* Start *
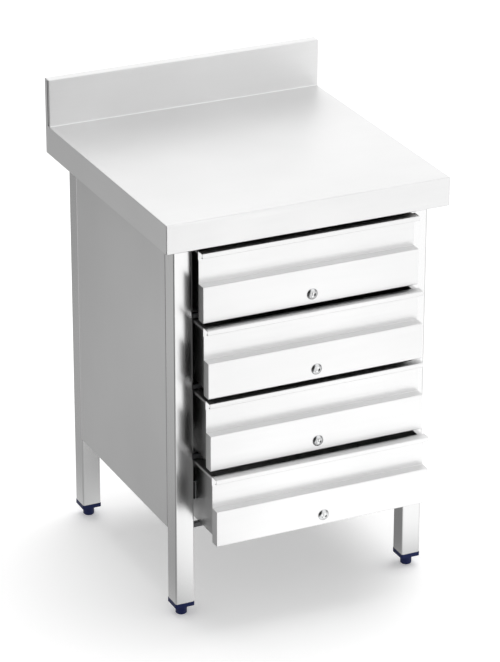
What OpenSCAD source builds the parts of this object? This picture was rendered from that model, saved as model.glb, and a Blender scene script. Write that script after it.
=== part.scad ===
// Stainless steel work table with a rear upstand and a stack of four lockable drawers.
// Millimetres, +X to the table's right as seen from the front, +Y to the rear, +Z up.
// The origin is on the floor, in the middle of the space that the table takes up.

/* [Worktop] */
// Width of the worktop
table_w = 600; // [560:5:700]
// Depth of the worktop, upstand included
table_d = 600; // [580:5:700]
// Height of the working surface above the floor
work_h = 855; // [840:5:950]
// Height of the folded edge round the worktop
edge_h = 60; // [52:1:75]
// Height of the upstand above the working surface
upstand_h = 100; // [50:5:150]
// Thickness of the hollow upstand
upstand_t = 20; // [14:1:30]
// Sheet thickness of the worktop
top_sheet = 1.2; // [1:0.1:1.5]
// Inner radius of the folds in all sheet parts
fold_r = 0.8; // [0.5:0.1:1.2]
// Width of the return flange under the edge
return_w = 14; // [8:1:20]
// Open gap in each end of the upstand, behind its front sheet
end_gap = 6.5; // [3:0.5:9]
// Height of the slanted joint at each end of the upstand
joint_rise = 15; // [8:1:20]
// Thickness of the core board under the sheet
core_t = 18; // [15:1:22]
// Gap all round between the core board and the edge
core_gap = 1.5; // [1:0.5:3]

/* [Frame] */
// Outer width of the square leg tube
leg_w = 40; // [36:1:45]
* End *
Written problem
Copy out the full material exactly as it appears.

Exercise solution
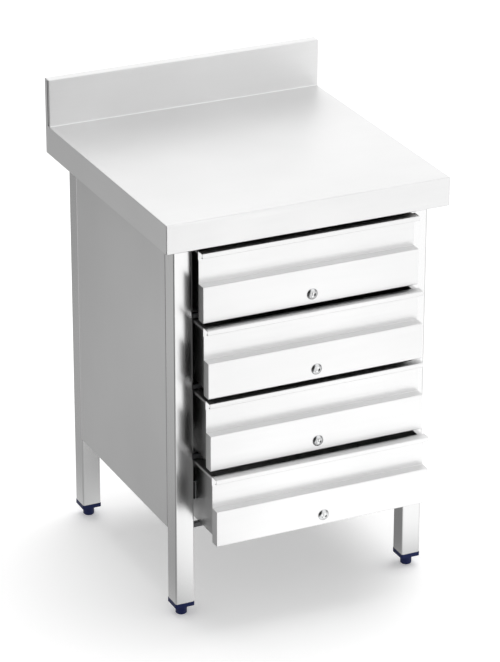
What OpenSCAD source builds the parts of this object? This picture was rendered from that model, saved as model.glb, and a Blender scene script. Write that script after it.
=== part.scad ===
// Stainless steel work table with a rear upstand and a stack of four lockable drawers.
// Millimetres, +X to the table's right as seen from the front, +Y to the rear, +Z up.
// The origin is on the floor, in the middle of the space that the table takes up.

/* [Worktop] */
// Width of the worktop
table_w = 600; // [560:5:700]
// Depth of the worktop, upstand included
table_d = 600; // [580:5:700]
// Height of the working surface above the floor
work_h = 855; // [840:5:950]
// Height of the folded edge round the worktop
edge_h = 60; // [52:1:75]
// Height of the upstand above the working surface
upstand_h = 100; // [50:5:150]
// Thickness of the hollow upstand
upstand_t = 20; // [14:1:30]
// Sheet thickness of the worktop
top_sheet = 1.2; // [1:0.1:1.5]
// Inner radius of the folds in all sheet parts
fold_r = 0.8; // [0.5:0.1:1.2]
// Width of the return flange under the edge
return_w = 14; // [8:1:20]
// Open gap in each end of the upstand, behind its front sheet
end_gap = 6.5; // [3:0.5:9]
// Height of the slanted joint at each end of the upstand
joint_rise = 15; // [8:1:20]
// Thickness of the core board under the sheet
core_t = 18; // [15:1:22]
// Gap all round between the core board and the edge
core_gap = 1.5; // [1:0.5:3]

/* [Frame] */
// Outer width of the square leg tube
leg_w = 40; // [36:1:45]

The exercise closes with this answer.